Procuradas, CNI (Indústria), CNA (Agricultura e Pecuária) e CNT (Transportes) não responderam até a publicação deste texto.
A medida preocupa também o governo de Luiz Inácio Lula da Silva (PT), por receio do impacto da mudança na gestão dos limites de despesa sob o novo arcabouço fiscal. O entendimento de técnicos é que a transferência da verba consumiria espaço dentro da regra, levando a cortes em outras áreas.
Embora a inclusão dessa fonte de arrecadação no Orçamento pudesse ampliar a base da DRU (Desvinculação de Receitas da União), que autoriza maior flexibilidade sobre 30% das contribuições sociais, o repasse às entidades representaria uma despesa nova sob o limite do arcabouço.

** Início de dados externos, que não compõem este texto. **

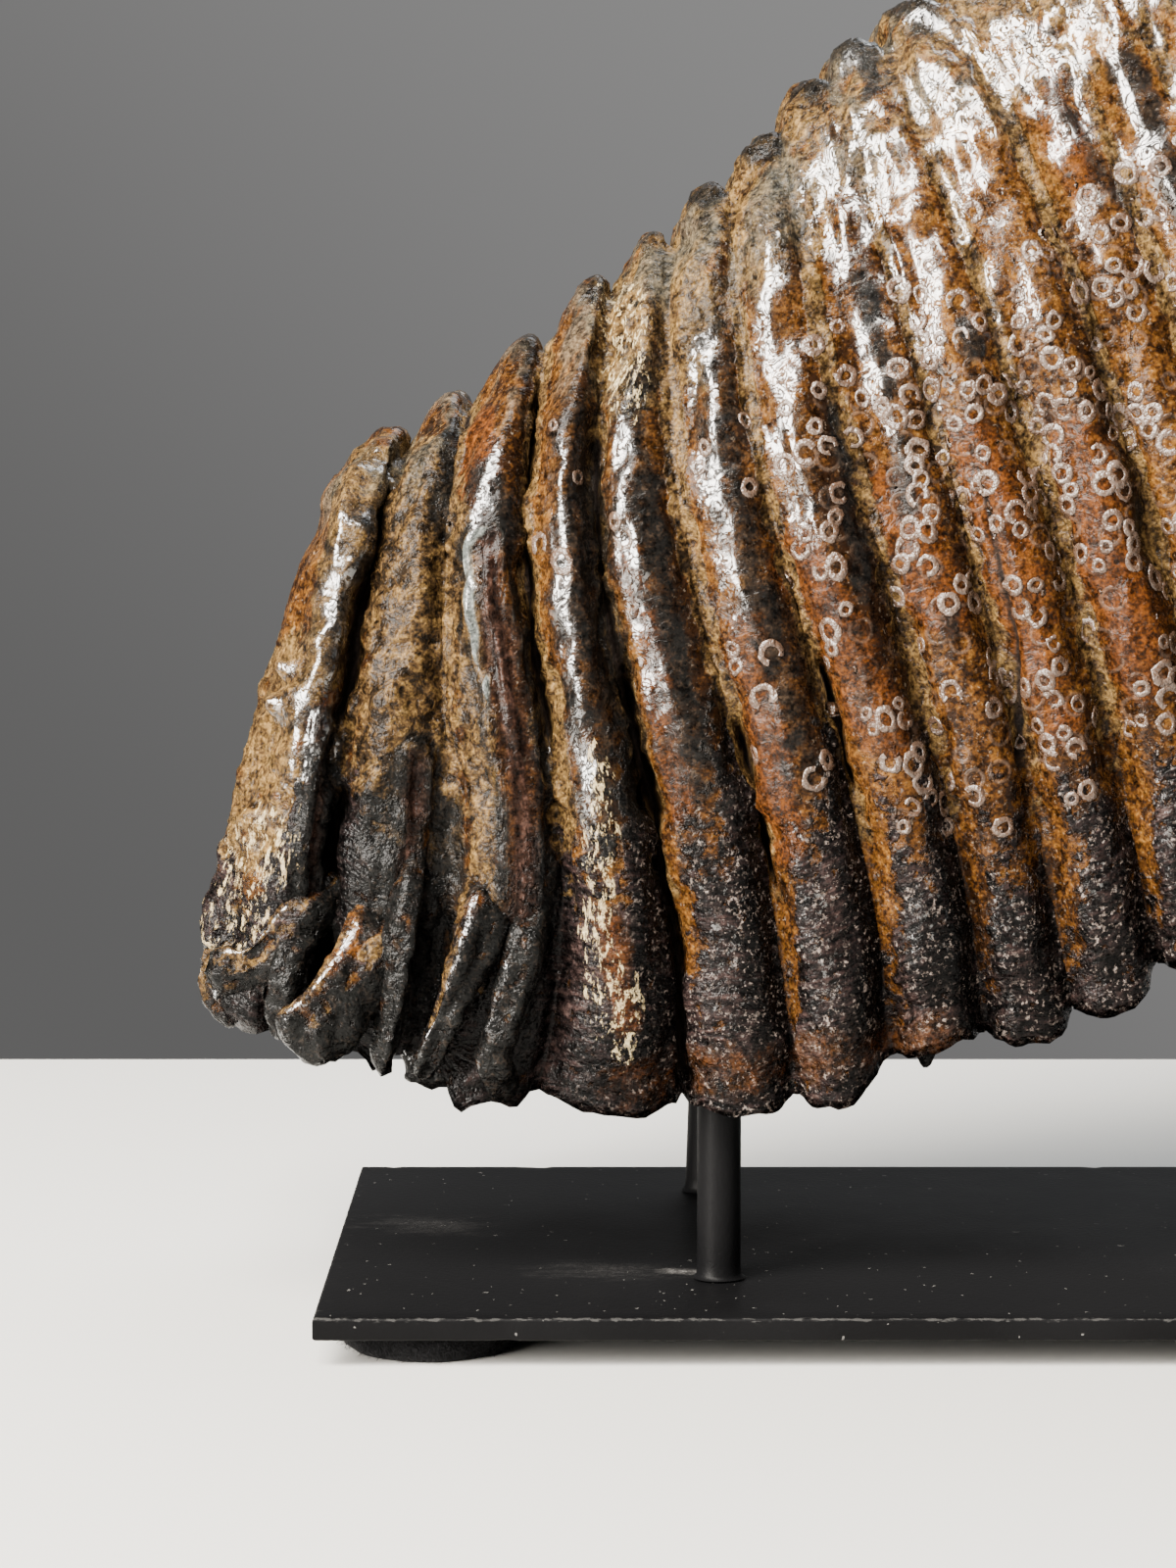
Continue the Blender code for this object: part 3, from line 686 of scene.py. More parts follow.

Seria necessário cortar outras despesas no mesmo montante para viabilizar o repasse. O impasse é considerado dentro do governo como um dos problemas mais graves do parecer da LDO, ao lado do carimbo de R$ 11,3 bilhões para emendas de comissão.
Segundo o TCU, o Sistema S é formado por entidades de direito privado que administram recursos públicos. Por isso, são fiscalizadas pelo tribunal.
Nos últimos anos, a corte de contas fez recomendações para ampliar a transparência sobre o uso do dinheiro e apontou irregularidades na contratação de empresas de dirigentes ou funcionários para prestação de serviços, ou ainda na contratação de parentes para ocupar postos de trabalho nos órgãos.
O Congresso já tentou outras vezes incluir esses recursos no Orçamento, mas esbarrou na resistência de líderes empresariais. Também já houve tentativas de mexer na destinação ou até reduzir o repasse de recursos, iniciativas que foram igualmente barradas pelas entidades.
No segundo mandato de Dilma Rousseff (PT), o então ministro da Fazenda, Joaquim Levy, propôs um corte de 40% nos repasses, sem sucesso.
Prestes a assumir o Ministério da Economia de Jair Bolsonaro (PL), Paulo Guedes defendeu, em dezembro de 2018, a redução dos repasses. “Tem que meter a faca no Sistema S”, afirmou à época. Não houve, porém, mudanças nas regras de financiamento.